Andrzej Bargiel zdobył Pik Komunizma w Tadżykistanie! To trzeci z pięciu 7-tysięczników byłego Związku Radzieckiego, na które zamierza wejść, by zyskać tytuł Śnieżnej Pantery. Zobaczcie film ze zjazdu!
Zakopiańczyk w środę zdobył trzeci szczyt Śnieżnej Pantery - Pik Komuznima (7495 m n.p.m.). Część drogi powrotnej do bazy pokonał zjeżdżając na jednej narcie. Druga złamała się, gdy przeskakiwał przez szczelinę.

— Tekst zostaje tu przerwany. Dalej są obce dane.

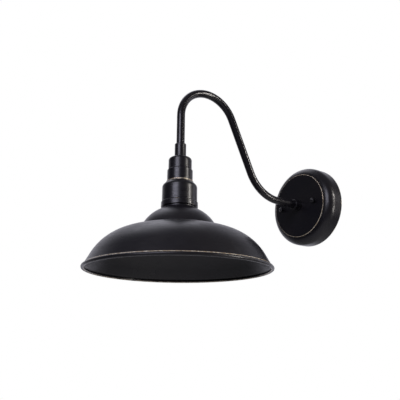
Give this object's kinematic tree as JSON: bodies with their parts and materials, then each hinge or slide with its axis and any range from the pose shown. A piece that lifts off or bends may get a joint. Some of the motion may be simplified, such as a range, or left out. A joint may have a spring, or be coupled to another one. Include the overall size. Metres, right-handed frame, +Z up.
{
  "type": "wall sconce",
  "caption": "Gooseneck wall sconce: round canopy, bent tube arm, stepped socket hood and a wide bowl shade in satin black with rubbed bronze edges.",
  "frame": {"origin": "centre of the canopy on the wall plane", "axes": "+Y into the wall, +Z up, +X to the right of someone who faces the wall"},
  "size_m": [0.254, 0.394, 0.2869],
  "materials": {
    "black_paint": "satin black enamel, rubbed to bronze on edges",
    "shade_paint": "satin black enamel, rubbed to bronze on the lip",
    "zinc_plate": "bright zinc plate",
    "ground_green_metal": "green dyed screw",
    "porcelain": "glazed white porcelain",
    "contact_brass": "plain brass",
    "terminal_nickel": "nickel plate",
    "ring_phenolic": "moulded black phenolic",
    "lead_black": "smooth black insulation",
    "lead_white": "smooth white insulation",
    "lead_green": "smooth green insulation",
    "connector_orange": "moulded orange plastic",
    "connector_green": "moulded green plastic",
    "bushing_plastic": "black nylon"
  },
  "bodies": {
    "sconce": {"canopy": "black_paint", "arm_tube": "black_paint", "arm_sleeve": "black_paint", "head_collar": "black_paint", "neck_cap": "black_paint", "socket_hood": "black_paint", "wall_bracket": "zinc_plate", "canopy_studs": "zinc_plate", "stud_lock_nuts": "zinc_plate", "arm_nipple": "zinc_plate", "arm_lock_washer": "zinc_plate", "arm_nut": "zinc_plate", "head_nipple": "zinc_plate", "head_lock_washer": "zinc_plate", "head_nut": "zinc_plate", "lampholder_strap": "zinc_plate", "strap_jam_nut": "zinc_plate", "strap_screws": "zinc_plate", "ground_screw": "ground_green_metal", "lampholder_body": "porcelain", "screw_shell": "contact_brass", "line_terminal": "contact_brass", "neutral_terminal": "terminal_nickel", "line_lead": "lead_black", "neutral_lead": "lead_white", "ground_lead": "lead_green", "line_connector": "connector_orange", "neutral_connector": "connector_orange", "ground_connector": "connector_green", "lead_bushings": "bushing_plastic"},
    "shade": {"shade": "shade_paint"},
    "ring": {"shade_ring": "ring_phenolic"},
    "left_washer": {"nut_washer_left": "black_paint"},
    "left_nut": {"ball_nut_left": "black_paint"},
    "right_washer": {"nut_washer_right": "black_paint"},
    "right_nut": {"ball_nut_right": "black_paint"},
    "contact": {"centre_contact": "contact_brass"}
  },
  "joints": [
    {"name": "shade_drop", "type": "slide", "parent": "sconce", "child": "shade", "axis": [0, 0, -1], "range_m": [0, 0.01]},
    {"name": "shade_ring_turn", "type": "hinge", "parent": "shade", "child": "ring", "pos_m": [0, -0.267, -0.048], "axis": [0, 0, -1], "range_deg": [0, 1800]},
    {"name": "left_washer_back", "type": "slide", "parent": "sconce", "child": "left_washer", "axis": [0, -1, 0], "range_m": [0, 0.0035]},
    {"name": "left_nut_turn", "type": "hinge", "parent": "left_washer", "child": "left_nut", "pos_m": [-0.036, -0.035, 0], "axis": [0, -1, 0], "range_deg": [0, 1800]},
    {"name": "right_washer_back", "type": "slide", "parent": "sconce", "child": "right_washer", "axis": [0, -1, 0], "range_m": [0, 0.0035]},
    {"name": "right_nut_turn", "type": "hinge", "parent": "right_washer", "child": "right_nut", "pos_m": [0.036, -0.035, 0], "axis": [0, -1, 0], "range_deg": [0, 1800]},
    {"name": "contact_press", "type": "slide", "parent": "sconce", "child": "contact", "axis": [0, 0, 1], "range_m": [0, 0.0012], "stiffness_N_per_m": 2000}
  ],
  "couplings": [
    {"joint": "shade_ring_turn", "follows": "shade_drop", "rad_per_m": 3141.6},
    {"joint": "left_nut_turn", "follows": "left_washer_back", "rad_per_m": 8976},
    {"joint": "right_nut_turn", "follows": "right_washer_back", "rad_per_m": 8976}
  ]
}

Było dużo, dużo pracy, ale też fajny zjazd. Niestety też pod jego koniec musiałem walczyć i zjeżdżać na jednej narcie, bo jedna się złamała. Przy takiej łamliwej grani było to dość ciężkie, ale udało się. Jestem cały i zdrowy - mówił wczoraj w rozmowie z dziennikarzem RMF FM Michałem Rodakiem. Nawet się nie wywróciłem - opowiadał, ale siła była na tyle duża, że po prostu narta się wygięła w górę.
Narta - jak relacjonował nam Andrzej Bargiel - złamała się "gdzieś na wysokości 5500 metrów". Miałem jeszcze tysiąc metrów do przejechania, ale już było ok. Widziałem bazę, więc perspektywa była przyjemna. Wszyscy tutaj też się cieszą, że już to jest za nami.
Przed Bargielem teraz wejście na Chan Tengri (7010 m n.p.m.) i Pik Pobiedy (7439 m n.p.m.).